• _Task to carry out_: Copy each line below in which the string "code" occurs.

• _Extracted records_:
════════

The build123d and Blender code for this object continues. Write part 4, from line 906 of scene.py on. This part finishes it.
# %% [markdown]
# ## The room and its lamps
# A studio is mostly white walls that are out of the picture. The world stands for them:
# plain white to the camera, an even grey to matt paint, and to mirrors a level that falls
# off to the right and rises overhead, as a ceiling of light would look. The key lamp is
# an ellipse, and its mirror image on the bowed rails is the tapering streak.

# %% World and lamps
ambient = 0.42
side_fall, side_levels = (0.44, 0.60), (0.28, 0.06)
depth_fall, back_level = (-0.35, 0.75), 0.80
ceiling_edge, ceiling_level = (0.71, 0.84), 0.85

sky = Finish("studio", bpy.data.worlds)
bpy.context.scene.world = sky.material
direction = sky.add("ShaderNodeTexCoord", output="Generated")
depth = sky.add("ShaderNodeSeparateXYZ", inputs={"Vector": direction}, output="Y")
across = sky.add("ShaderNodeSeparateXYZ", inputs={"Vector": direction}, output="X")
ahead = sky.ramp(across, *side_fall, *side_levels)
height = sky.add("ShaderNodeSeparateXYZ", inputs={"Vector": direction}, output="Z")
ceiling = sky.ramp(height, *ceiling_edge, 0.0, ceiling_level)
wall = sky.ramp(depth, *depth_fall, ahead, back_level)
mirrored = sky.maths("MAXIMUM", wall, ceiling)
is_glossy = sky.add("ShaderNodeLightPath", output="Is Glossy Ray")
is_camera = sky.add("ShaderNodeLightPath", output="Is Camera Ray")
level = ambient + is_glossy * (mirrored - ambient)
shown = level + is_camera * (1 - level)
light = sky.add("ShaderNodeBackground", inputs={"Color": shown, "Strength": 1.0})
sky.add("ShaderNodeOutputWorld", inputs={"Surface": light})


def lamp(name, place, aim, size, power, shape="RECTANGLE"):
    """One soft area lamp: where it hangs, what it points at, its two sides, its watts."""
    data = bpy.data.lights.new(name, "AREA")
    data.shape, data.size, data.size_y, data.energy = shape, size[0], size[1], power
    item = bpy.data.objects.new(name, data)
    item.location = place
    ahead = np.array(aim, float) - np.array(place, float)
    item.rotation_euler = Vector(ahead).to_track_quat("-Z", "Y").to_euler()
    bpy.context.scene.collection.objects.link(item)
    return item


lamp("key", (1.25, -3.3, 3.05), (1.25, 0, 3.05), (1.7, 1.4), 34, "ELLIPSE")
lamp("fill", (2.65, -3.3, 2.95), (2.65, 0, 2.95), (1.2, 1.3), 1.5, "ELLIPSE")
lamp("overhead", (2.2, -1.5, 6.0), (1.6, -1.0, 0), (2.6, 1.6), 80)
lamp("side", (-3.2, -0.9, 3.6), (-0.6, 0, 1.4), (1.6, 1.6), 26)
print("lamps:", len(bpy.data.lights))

════════

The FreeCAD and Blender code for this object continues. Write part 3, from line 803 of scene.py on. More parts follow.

════════

• _Reply_:
The build123d and Blender code for this object continues. Write part 4, from line 906 of scene.py on. This part finishes it.
The FreeCAD and Blender code for this object continues. Write part 3, from line 803 of scene.py on. More parts follow.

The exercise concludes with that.